══ SOURCE DATA ══

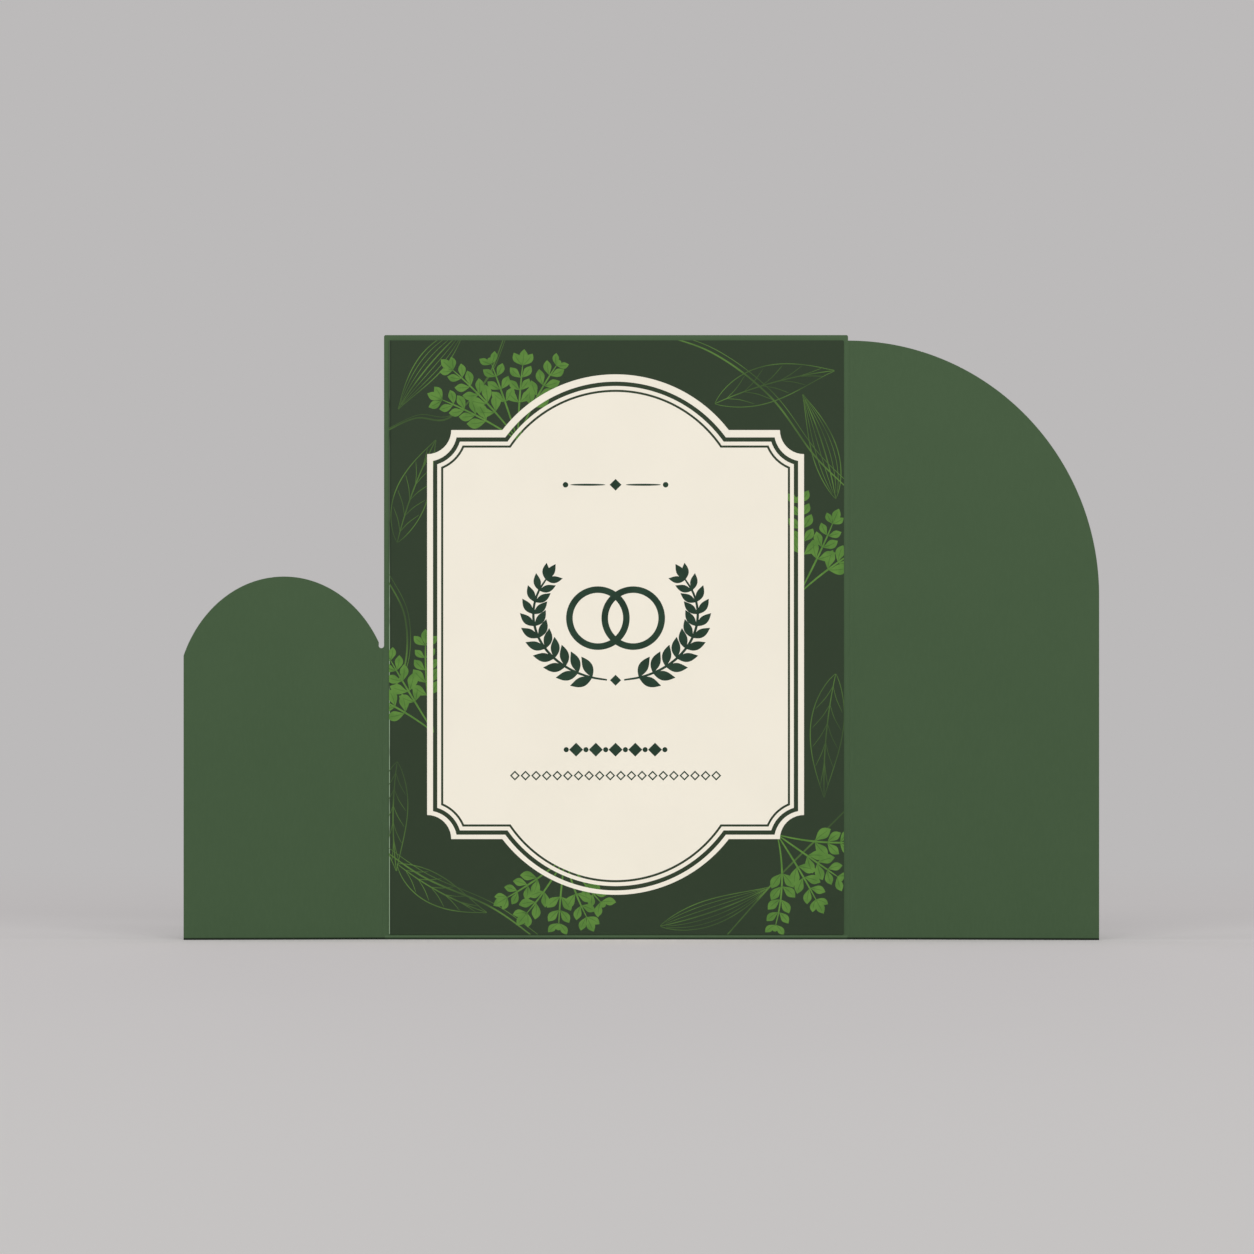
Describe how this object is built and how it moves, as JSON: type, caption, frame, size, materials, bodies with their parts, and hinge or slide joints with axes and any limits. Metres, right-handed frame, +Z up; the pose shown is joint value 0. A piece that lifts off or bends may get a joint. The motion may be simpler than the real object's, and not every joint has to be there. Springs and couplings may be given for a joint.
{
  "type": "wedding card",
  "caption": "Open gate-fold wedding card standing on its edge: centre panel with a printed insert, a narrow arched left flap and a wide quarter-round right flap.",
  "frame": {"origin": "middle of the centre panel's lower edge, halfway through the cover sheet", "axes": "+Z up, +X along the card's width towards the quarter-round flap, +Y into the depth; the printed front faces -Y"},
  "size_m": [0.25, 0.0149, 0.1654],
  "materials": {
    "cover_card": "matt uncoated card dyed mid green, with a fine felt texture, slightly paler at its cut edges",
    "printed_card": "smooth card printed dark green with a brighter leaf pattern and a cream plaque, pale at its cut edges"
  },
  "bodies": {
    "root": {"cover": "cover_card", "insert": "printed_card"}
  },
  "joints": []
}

═══

> **WHAT THE TASK ASKS**: Write down every line of the data exactly as it appears above.

> **TASK OUTPUT**:
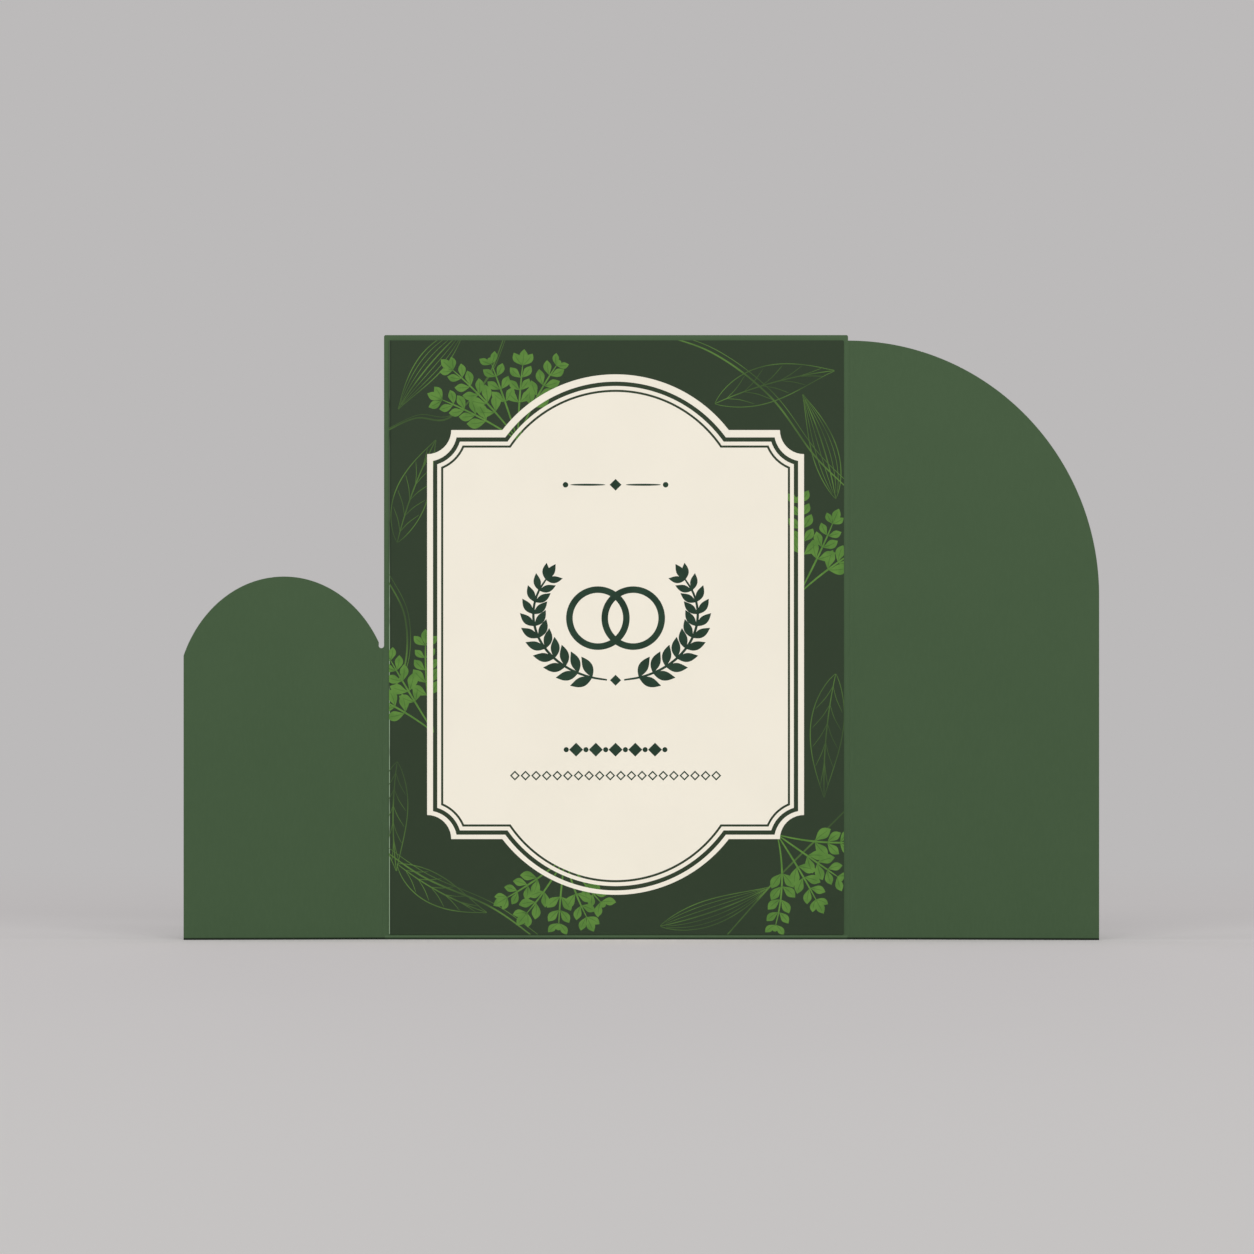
Describe how this object is built and how it moves, as JSON: type, caption, frame, size, materials, bodies with their parts, and hinge or slide joints with axes and any limits. Metres, right-handed frame, +Z up; the pose shown is joint value 0. A piece that lifts off or bends may get a joint. The motion may be simpler than the real object's, and not every joint has to be there. Springs and couplings may be given for a joint.
{
  "type": "wedding card",
  "caption": "Open gate-fold wedding card standing on its edge: centre panel with a printed insert, a narrow arched left flap and a wide quarter-round right flap.",
  "frame": {"origin": "middle of the centre panel's lower edge, halfway through the cover sheet", "axes": "+Z up, +X along the card's width towards the quarter-round flap, +Y into the depth; the printed front faces -Y"},
  "size_m": [0.25, 0.0149, 0.1654],
  "materials": {
    "cover_card": "matt uncoated card dyed mid green, with a fine felt texture, slightly paler at its cut edges",
    "printed_card": "smooth card printed dark green with a brighter leaf pattern and a cream plaque, pale at its cut edges"
  },
  "bodies": {
    "root": {"cover": "cover_card", "insert": "printed_card"}
  },
  "joints": []
}